Pilkada, Hiperealitas dan Politisasi Media
Minggu, 15 April 2018 - 17:04:28 WIB
 
Said Mustafa Husin, Tokoh Pers Kuansing
TERKAIT:
   
 

TELUK KUANTAN (DetakRiau.com) - Dewasa ini kita sering menemukan distorsi makna dalam media. Perekayasaan atau distorsi makna dalam media ini tidak terlepas dari perkembangan teknologi media yang lebih dikenal dengan teknologi simulasi. Dalam pandangan Jean Baudrillard, di sini realitas media tidak lagi mengacu pada realitas dunia nyata atau hiperealitas sehingga menjadi semacam realitas kedua yang referensinya adalah informasi itu sendiri yang disebut simulacrum.

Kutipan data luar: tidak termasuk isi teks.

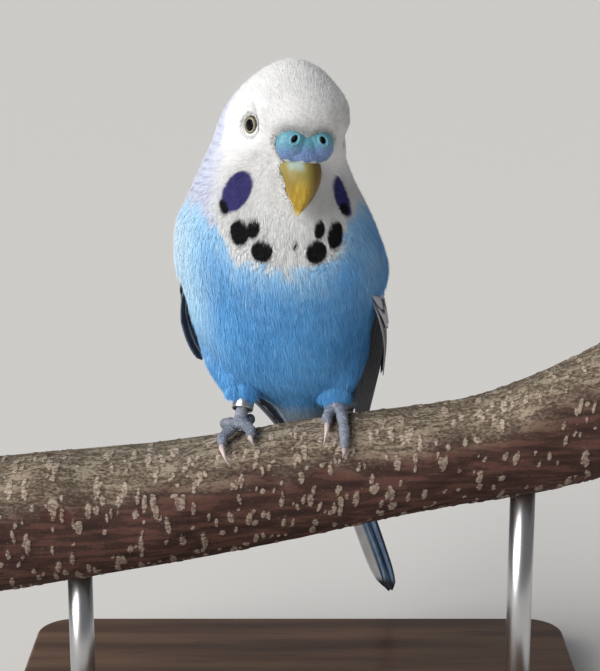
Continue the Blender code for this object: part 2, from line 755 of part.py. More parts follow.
def make_ring(material):
    """A closed metal band, loose on the bird's right shank."""
    upper, lower = shank_ends("right")
    along = (lower - upper).normalized()
    middle = upper.lerp(lower, RING_ALONG)
    shape = bmesh.new()
    profile = []
    for radius, height in ((0, -1), (1, -1), (1, 1), (0, 1)):
        x = RING_INNER + RING_WALL * radius
        profile.append(shape.verts.new((x, 0, height * RING_HEIGHT / 2)))
    edges = [shape.edges.new((profile[k], profile[(k + 1) % 4])) for k in range(4)]
    bmesh.ops.spin(
        shape, geom=profile + edges, axis=(0, 0, 1), cent=(0, 0, 0), angle=math.tau, steps=32, use_merge=True
    )
    bmesh.ops.remove_doubles(shape, verts=shape.verts, dist=1e-6)
    place = Matrix.Translation(middle) @ along.to_track_quat("Z", "X").to_matrix().to_4x4()
    bmesh.ops.transform(shape, matrix=place, verts=shape.verts)
    return make_object("leg_ring", shape, material)


def wing_point(side, u, v, lift=0.0):
    """A point over the wing's sheet: u along it, v from its lower to its upper edge, lift in metres."""
    sign = 1 if side == "left" else -1

    def on_sheet(a, b):
        rows = [(r[0], *r[1], *r[2], r[3]) for r in WING_ROWS]
        row = smooth_row(rows, a)
        lower, upper, bulge = Vector(row[0:3]), Vector(row[3:6]), row[6]
        point = lower.lerp(upper, b)
        chord = upper - lower
        out = Vector((-0.6, 0.8, 0.25))
        out = (out - chord * out.dot(chord) / chord.length_squared).normalized()
        point += out * bulge * 4 * b * (1 - b)
        point.y += WING_OUT[side]
        return bird_point(point.x, sign * point.y, point.z)

    here = on_sheet(u, v)
    if not lift:
        return here
    step = 0.02
    along = on_sheet(min(1, u + step), v) - on_sheet(max(0, u - step), v)
    across = on_sheet(u, v + step) - on_sheet(u, v - step)
    out = along.cross(across).normalized() * -sign
    return here + out * lift


def plate(rows):
    """A closed plate from rows of four corners, split into triangles alike on both faces."""
    shape = bmesh.new()
    loops = [[shape.verts.new(corner) for corner in row] for row in rows]
    for near, far in zip(loops, loops[1:]):
        for a, b in ((0, 1), (3, 2)):
            shape.faces.new((near[a], near[b], far[b]))
            shape.faces.new((near[a], far[b], far[a]))
        for a, b in ((1, 2), (3, 0)):
            shape.faces.new((near[a], near[b], far[b], far[a]))
    for loop in (loops[0], loops[-1]):
        shape.faces.new((loop[0], loop[1], loop[2]))
        shape.faces.new((loop[0], loop[2], loop[3]))
    return shape


def vane(surface, root, tip, half_width, lifts, scale=1.0):
    """The vane of a feather that lies over a surface, from its root to its tip.

    Root and tip are places on the surface, and scale turns millimetres into its sideways measure.
    """
    rows = []
    for share, width in VANE_OUTLINE:
        u = root[0] + (tip[0] - root[0]) * share
        v = root[1] + (tip[1] - root[1]) * share
        across = half_width * width * (scale(u) if callable(scale) else scale)
        lift = lifts[0] + (lifts[1] - lifts[0]) * share
        half = VANE_THICK / 2 * (1 - 0.35 * share**3)
        over, under = (lift + half) * MM, (lift - half) * MM
        rows.append(
            (
                surface(u, v - across, over),
                surface(u, v + across, over),
                surface(u, v + across, under),
                surface(u, v - across, under),
            )
        )
    return plate(rows)


def vary(feather, draw, reach):
    """The same feather with its tip, width and lift a little off, as no two grow alike."""
    root, tip, half_width, (root_lift, tip_lift) = feather
    tip = (tip[0] + draw.uniform(-reach, reach), tip[1] + 0.4 * draw.uniform(-reach, reach))
    half_width *= draw.uniform(0.95, 1.05)
    lifts = (root_lift + draw.uniform(-0.06, 0.06), tip_lift + draw.uniform(-0.06, 0.06))
    return root, tip, half_width, lifts


def wing_scale(side):
    """Turns a millimetre across the wing into a share of its sheet."""

    def scale(u):
        return MM / (wing_point(side, u, 1) - wing_point(side, u, 0)).length

    return scale


def wing_feathers():
    """Root, tip, half width in millimetres and lifts of each large feather, tier by tier."""
    draw = random.Random(WING_SEED)
    feathers = []
    for count, root_share, roots, (first, last, fall), tips, half_width, root_lift, tip_lifts in WING_TIERS:
        for t in spread(0, 1, count):
            root = (root_share, roots[0] + (roots[1] - roots[0]) * t)
            tip = (first + (last - first) * t**fall, tips[0] + (tips[1] - tips[0]) * t)
            lifts = (root_lift, tip_lifts[0] + (tip_lifts[1] - tip_lifts[0]) * t)
            feathers.append(vary((root, tip, half_width, lifts), draw, WING_STRAY))
    return feathers


def make_wing(side, stance, material):
    """A thin core that follows the flank, with its large feathers shingled over it."""
    rings = []
    for u in spread(0.0, WING_CORE_END, 8):
        ease = max(0.0, 1 - u / WING_SHOULDER) ** 2
        lower, upper = 0.12 + 0.22 * ease, 0.88 - 0.2 * ease
        shares = spread(lower, upper, 5)
        over = (WING_CORE_LIFT + WING_CORE_HALF) * MM
        under = (WING_CORE_LIFT - WING_CORE_HALF) * MM
        ring = [wing_point(side, u, v, over) for v in shares]
        ring += [wing_point(side, u, v, under) for v in reversed(shares)]
        rings.append(ring)
    wing = make_object(f"wing_{side}", loft(rings), material, stance)

    def surface(u, v, lift):
        return wing_point(side, u, v, lift)

    vanes = []
    for root, tip, half_width, lifts in wing_feathers():
        shape = vane(surface, root, tip, half_width, lifts, wing_scale(side))
        vanes.append(make_object("vane", shape, None, stance))
    combine(wing, vanes)
    combine(wing, [body_clearance(stance), thigh_room(side, stance)], "DIFFERENCE")
    return wing


def tail_point(u, v, lift=0.0):
    """A point over the tail's sheet: u along it and v across it, both in millimetres, lift in metres."""
    root, tip = bird_point(*TAIL_ROOT), bird_point(*TAIL_TIP)
    along = (tip - root).normalized()
    side = Vector((1, 0, 0))
    side = (side - along * side.dot(along)).normalized()
    up = side.cross(along).normalized()
    up = up if up.z > 0 else -up
    return root + along * (u * MM) + side * (v * MM) + up * (lift - TAIL_ROUND * v * v * MM)


def tail_length():
    return (bird_point(*TAIL_TIP) - bird_point(*TAIL_ROOT)).length / MM


def make_tail(stance, material):
    """Twelve feathers in pairs, the middle pair longest and uppermost, on a short core."""
    rings = []
    for u in spread(0.0, TAIL_CORE_LENGTH, 4):
        half = TAIL_CORE_WIDTHS[0] + (TAIL_CORE_WIDTHS[1] - TAIL_CORE_WIDTHS[0]) * u / TAIL_CORE_LENGTH
        thick = TAIL_CORE_HALF * MM
        shares = spread(-half, half, 5)
        ring = [tail_point(u, v, thick) for v in shares]
        ring += [tail_point(u, v, -thick) for v in reversed(shares)]
        rings.append(ring)
    tail = make_object("tail", loft(rings), material, stance)
    vanes = []
    for length, apart, half_width, lift in TAIL_PAIRS:
        for sign in (1, -1):
            tip = (length * tail_length(), sign * apart)
            raised = lift + 0.12 * sign
            shape = vane(tail_point, (3, sign * (1.2 + 0.55 * apart)), tip, half_width, (0.7 * lift, raised))
            vanes.append(make_object("vane", shape, None, stance))
    combine(tail, vanes)
    return tail


def add_tail_coverts(rump, stance):
    draw = random.Random(TAIL_SEED)
    vanes = []
    for count, reach, spread_out, half_width, root_lift, tip_lift in TAIL_COVERTS:
        for k in range(count):
            side = 2 * k / (count - 1) - 1
            tip = (reach - 5 * side * side, spread_out * side)
            root = (TAIL_COVERT_ROOT, 0.75 * spread_out * side)
            lifts = (root_lift * (1 - 0.12 * side * side), tip_lift + 0.1 * (k % 2))
            feather = vary((root, tip, half_width, lifts), draw, TAIL_STRAY)
            vanes.append(make_object("vane", vane(tail_point, *feather), None, stance))
    combine(rump, vanes)


def main():
    for obj in list(bpy.data.objects):
        bpy.data.objects.remove(obj)
    parts = bpy.data.collections.new("budgerigar")
    bpy.context.scene.collection.children.link(parts)

    white_feather = make_material("white_feather", (0.72, 0.73, 0.76), 0.85)
    blue_feather = make_material("blue_feather", (0.25, 0.48, 0.68), 0.85)
    wing_feather = make_material("wing_feather", (0.32, 0.34, 0.36), 0.8)
    tail_feather = make_material("tail_feather", (0.06, 0.14, 0.32), 0.75)
    face = {
        "cere": make_material("cere", (0.14, 0.30, 0.52), 0.5),
        "beak": make_material("beak", (0.62, 0.52, 0.22), 0.4),
        "eye": make_material("eye", (0.012, 0.01, 0.01), 0.06),
    }
    legs = {
        "foot": make_material("foot_skin", (0.42, 0.42, 0.46), 0.6),
        "claw": make_material("claw", (0.48, 0.42, 0.38), 0.4),
    }
    stand = {
        "base": make_material("stained_wood", (0.10, 0.055, 0.03), 0.35),
        "rod": make_material("brushed_steel", (0.55, 0.55, 0.56), 0.3, 1.0),
    }

    stance = bpy.data.objects.new("bird_stance", None)
    stance.location = (STANCE_X, PERCH_Y, PERCH_TOP)
    stance.rotation_euler = (0, 0, math.radians(BODY_YAW))
    parts.objects.link(stance)
    pose = bpy.data.objects.new("head_pose", None)
    pose.parent = stance
    pose.location = HEAD_MIDDLE
    pose.rotation_euler = (0, math.radians(HEAD_ROLL), math.radians(HEAD_YAW))
    parts.objects.link(pose)

    feathers = {"head": white_feather, "neck": white_feather, "torso": blue_feather, "rump": blue_feather}
    head, neck, torso, rump = make_body(stance, feathers)
    make_face(pose, head, neck, face)
    perch = make_perch(make_material("bark", (0.30, 0.20, 0.15), 0.8))
    for side in ("right", "left"):
        make_foot(side, legs)
        make_thigh(side, stance, torso, blue_feather)
        make_wing(side, stance, wing_feather)
    make_tail(stance, tail_feather)
    add_tail_coverts(rump, stance)
    make_ring(make_material("band_metal", (0.6, 0.6, 0.58), 0.3, 1.0))
    make_stand(perch, stand)


main()
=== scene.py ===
"""Looks of a life-size budgerigar, perched on a cut length of branch over a plain display stand.

Metres, +Z up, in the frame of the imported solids. The bird's own frame has x to its left, y behind
it and z up from the top of the perch. The head's frame lies the same way, from the head's middle.
"""

import math

import bmesh
import bpy
import numpy as np
from mathutils import Matrix, Vector
from mathutils.bvhtree import BVHTree


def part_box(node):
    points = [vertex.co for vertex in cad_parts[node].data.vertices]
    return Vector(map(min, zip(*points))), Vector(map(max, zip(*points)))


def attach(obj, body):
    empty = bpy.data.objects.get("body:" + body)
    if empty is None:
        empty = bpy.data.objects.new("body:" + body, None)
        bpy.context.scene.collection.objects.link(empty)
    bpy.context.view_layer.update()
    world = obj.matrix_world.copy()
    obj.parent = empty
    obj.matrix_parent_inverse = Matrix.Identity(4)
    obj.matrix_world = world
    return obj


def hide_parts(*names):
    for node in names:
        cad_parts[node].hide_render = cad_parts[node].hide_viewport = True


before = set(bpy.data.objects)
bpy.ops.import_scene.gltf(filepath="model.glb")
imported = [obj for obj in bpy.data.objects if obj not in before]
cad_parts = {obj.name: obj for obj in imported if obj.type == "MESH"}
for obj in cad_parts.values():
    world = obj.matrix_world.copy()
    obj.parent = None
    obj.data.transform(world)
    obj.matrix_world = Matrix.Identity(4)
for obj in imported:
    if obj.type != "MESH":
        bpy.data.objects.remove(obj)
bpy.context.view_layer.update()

MM = 0.001

# The photograph's view: what it looks at, from how far, how steeply, and the picture's measures
VIEW_TARGET = Vector((0, -20, 112)) * MM
VIEW_DISTANCE = 400 * MM
VIEW_RISE = math.radians(14)
VIEW_LENS = 92.3
PICTURE_MIDDLE = (300, 335.5)
PICTURE_FOCAL = 1720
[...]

Hiperealitas media dan politisasi media ketika membentuk sistem komunikasi politik di dalam sebuah masyarakat secara tidak langsung telah menciptakan berbagai problematika khususnya yang berkaitan dengan objektivitas, netralitas, dan kredibiltas informasi yang disajikan ke ruang public. Bahkan hiperealitas media khususnya, tanpa bias terhambat telah pula menciptakan berbagai persoalan sosiokultural.

Semua ini sangat dirasakan dalam pemberitaan media yang terkait dengan kepentingan politik Pilkada. Objektivitas informasi tidak lagi dipedulikan, netralitas informasi benar-benar dikangkangi untuk kepentingan calon Pilkada, keberpihakan dalam penyajian berita terlihat lantang sekali, begitu juga dengan kredibilitas informasi tidak pula dihiraukan. Informasi disajikan dari narasumber seadanya.  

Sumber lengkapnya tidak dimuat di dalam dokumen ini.